Von der Digitalisierung profitieren vor allem Geschäftsreisende. Denn sie spart Zeit, Stress und sorgt für eine reibungslose Kommunikation, ob in Frankfurt, Shanghai oder London. In der britischen Hauptstadt ist die Chance übrigens groß, einem Pepper-Serviceroboter leibhaft zu begegnen. Denn dort wird er bereits häufig in Unternehmen als Empfangsmitarbeiter eingesetzt. Er identifiziert Besucher mithilfe der Gesichtserkennung und sendet Nachrichten, etwa an Organisatoren von Meetings. Er organisiert die Zubereitung von Getränken und mit potenziellen Kunden zu chatten. In Japan arbeitet der Roboter vielfach in Banken, außerdem ist er in allen Filialen der Restaurantkette Hamazushi als Bedienung präsent.
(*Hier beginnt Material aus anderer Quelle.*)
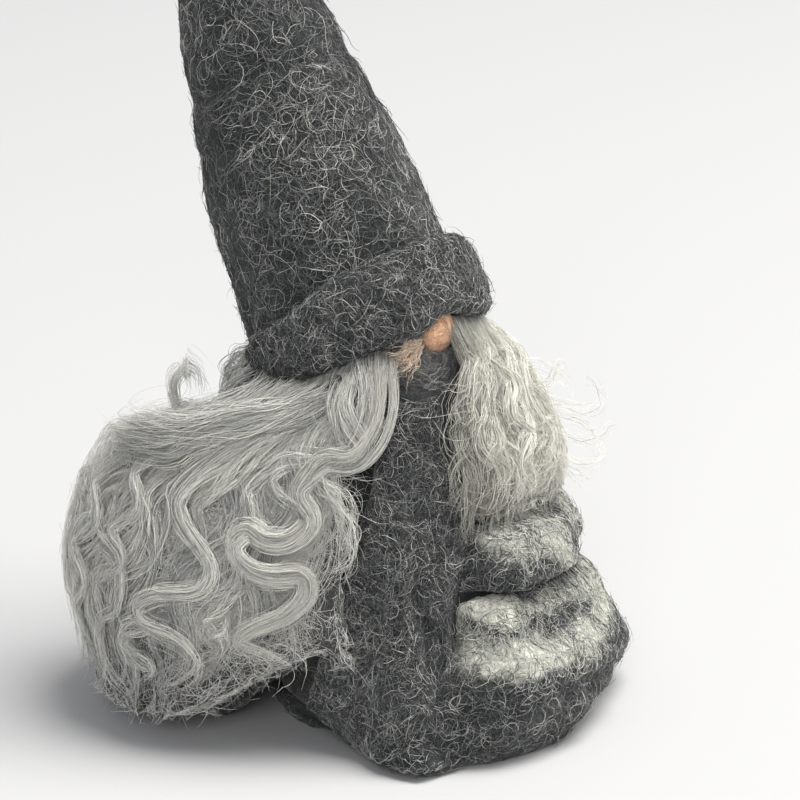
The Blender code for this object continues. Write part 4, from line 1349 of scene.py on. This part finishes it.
def inside_pieces():
    """Carded wool with loose fibres all over it, and the stone."""
    for name, node, body, material, slot, seed, shrink in (
            # The body core's wool is near black: painted shade inside the robe's lifted hem.
            ("body_core_wool", "body_core", "figure", felt_painted_shade, "natural_wool", 61, 0.5 * MM),
            ("head_wool", "head_ball", "figure", felt_natural, "natural_wool", 62, 0.3 * MM),
            ("hat_stuffing_wool", "hat_stuffing", "hat_stuffing", felt_natural, "natural_wool", 63,
             0.5 * MM),
            ("sole_felt", "base_pad", "figure", felt_charcoal, "charcoal_felt", 64, 0.3 * MM)):
        skin = skinned(name, node, body, material, 1.6 * MM, 4, seed, 0.9 * MM, 10 * MM, shrink)
        fibres = natural if material == felt_natural else fibre_grey
        felt_fibres(f"{name}_fibres", skin, 700, riding(body), seed, material=fibres, curl=0.7,
                    length=(8 * MM, 18 * MM))
    skinned("weight_stone", "ballast_stone", "figure", stone_material(), 1.0 * MM, 6, 65, 0.4 * MM,
            9 * MM, 0.4 * MM)


# --- Studio ----------------------------------------------------------------------------------------

SKY = (0.93, 0.95, 1.0)
SKY_STRENGTH = 0.42
FLOOR_GREY = 0.50
FLOOR_HALF_WIDTH = 6
WARM = (1.0, 0.985, 0.96)
COOL = (0.98, 0.98, 1.0)
LAMPS = (                           # name, place, width, watts, colour
    ("key", (0.7, -0.7, 3.2), 2.4, 160.0, WARM),
    ("side", (1.9, -2.0, 1.5), 2.4, 44.0, WARM),
    ("fill", (-2.4, -1.6, 1.5), 1.4, 34.0, COOL),
)
LAMP_AIM = Vector((0, 0, 0.1))
CAMERA_ANGLE = -50                  # degrees round the body from the front, towards its right
CAMERA_RISE = 18                    # degrees over the horizon
CAMERA_DISTANCE = 1.15
CAMERA_TARGET = Vector((0, 0, 0.0886))
SEEN_WIDTH = 0.224                  # at the target
SENSOR = 36


def floor():
    grid = bmesh.new()
    bmesh.ops.create_grid(grid, x_segments=1, y_segments=1, size=FLOOR_HALF_WIDTH)
    data = bpy.data.meshes.new("floor")
    grid.to_mesh(data)
    grid.free()
    material, _, shader = material_with("floor_white", 0.6)
    shader.inputs["Base Color"].default_value = (FLOOR_GREY, FLOOR_GREY, FLOOR_GREY, 1)
    data.materials.append(material)
    link(bpy.data.objects.new("floor", data))


def lights():
    world = bpy.data.worlds.new("Studio")
    bpy.context.scene.world = world
    world.use_nodes = True
    background = world.node_tree.nodes["Background"]
    background.inputs["Color"].default_value = (*SKY, 1)
    background.inputs["Strength"].default_value = SKY_STRENGTH
    for name, place, width, power, colour in LAMPS:
        lamp = bpy.data.lights.new(name, "AREA")
        lamp.shape = "DISK"
        lamp.size = width
        lamp.energy = power
        lamp.color = colour
        piece = link(bpy.data.objects.new(name, lamp))
        piece.location = place
        piece.rotation_euler = (LAMP_AIM - Vector(place)).to_track_quat("-Z", "Y").to_euler()


def camera():
    azimuth, elevation = math.radians(CAMERA_ANGLE), math.radians(CAMERA_RISE)
    back = Vector((math.sin(azimuth) * math.cos(elevation), -math.cos(azimuth) * math.cos(elevation),
                   math.sin(elevation)))
    piece = link(bpy.data.objects.new("camera", bpy.data.cameras.new("camera")))
    piece.location = CAMERA_TARGET + back * CAMERA_DISTANCE
    piece.rotation_euler = (-back).to_track_quat("-Z", "Y").to_euler()
    piece.data.sensor_width = SENSOR
    piece.data.lens = SENSOR * CAMERA_DISTANCE / SEEN_WIDTH
    piece.data.clip_start = 0.01
    bpy.context.scene.camera = piece
    bpy.context.scene.view_settings.view_transform = "Standard"


hat()
robe()
right_side = right_fleece()
right_locks(right_side)
shoulder_locks(right_side)
upright_curl()
replace_locks()
beard_left()
hair_left()
face()
inside_pieces()
floor()
lights()
camera()
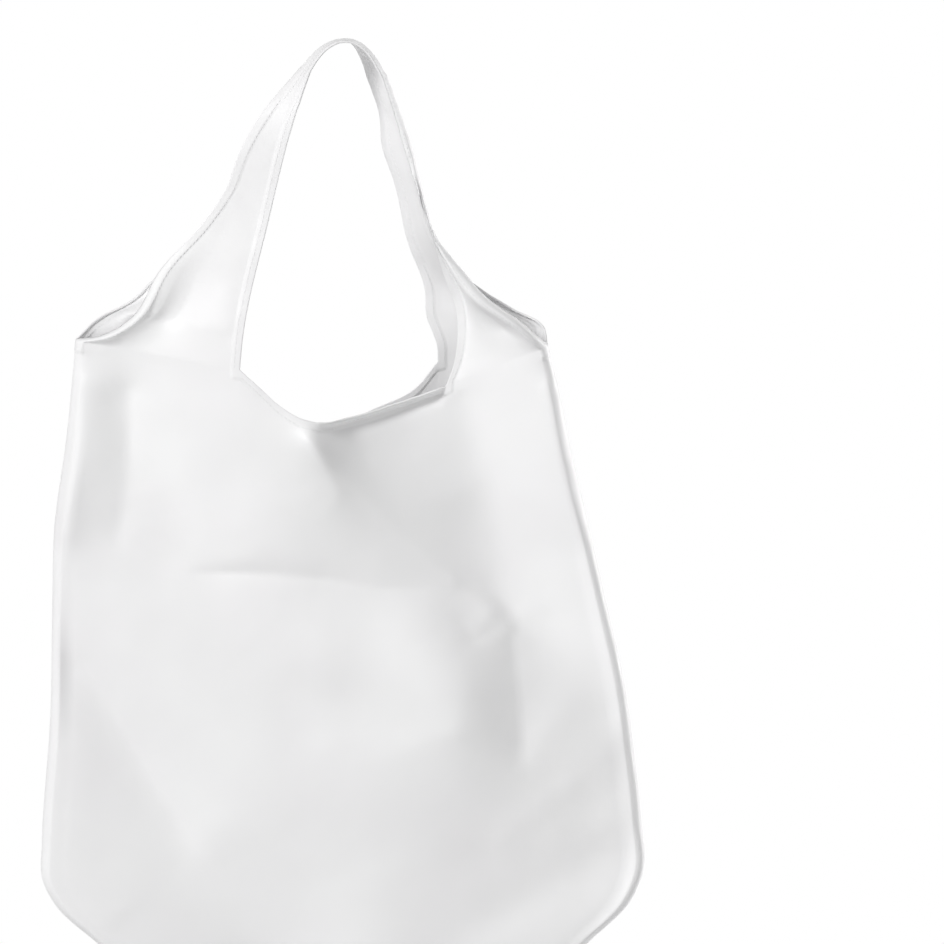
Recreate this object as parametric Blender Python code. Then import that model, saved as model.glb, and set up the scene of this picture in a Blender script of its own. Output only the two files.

Ob man künftig auf Reisen immer mehr Robotern wie Pepper begegnen wird, ist nicht ausgemacht. Es ist schließlich nicht jedermanns Sache, mit Robotern zu kommunizieren. Wer reist, möchte doch meist lieber echten Menschen begegnen. Eine Möglichkeit: Roboter zu bauen, die wie Menschen aussehen. Davor warnt jedoch Nicolas Boudot von der Pepper-Firma SoftBank Robotics. „Roboter sollten sich klar vom Menschen unterscheiden. Humanoide Roboter ähneln eher Zombies denn lebenden Menschen. Sie jagen uns Angst ein.“ Deshalb ist Pepper mit 1,20 Größe bewusst kleiner gehalten als ein Mensch. Er wirkt sympathisch mit seinem glänzend-weißen Äußeren, dem kugelrunden Kopf und den großen Kulleraugen, die in wechselnden Farben aufleuchten. Wie ein Kind eben, dem man nichts Böses zutrauen würde.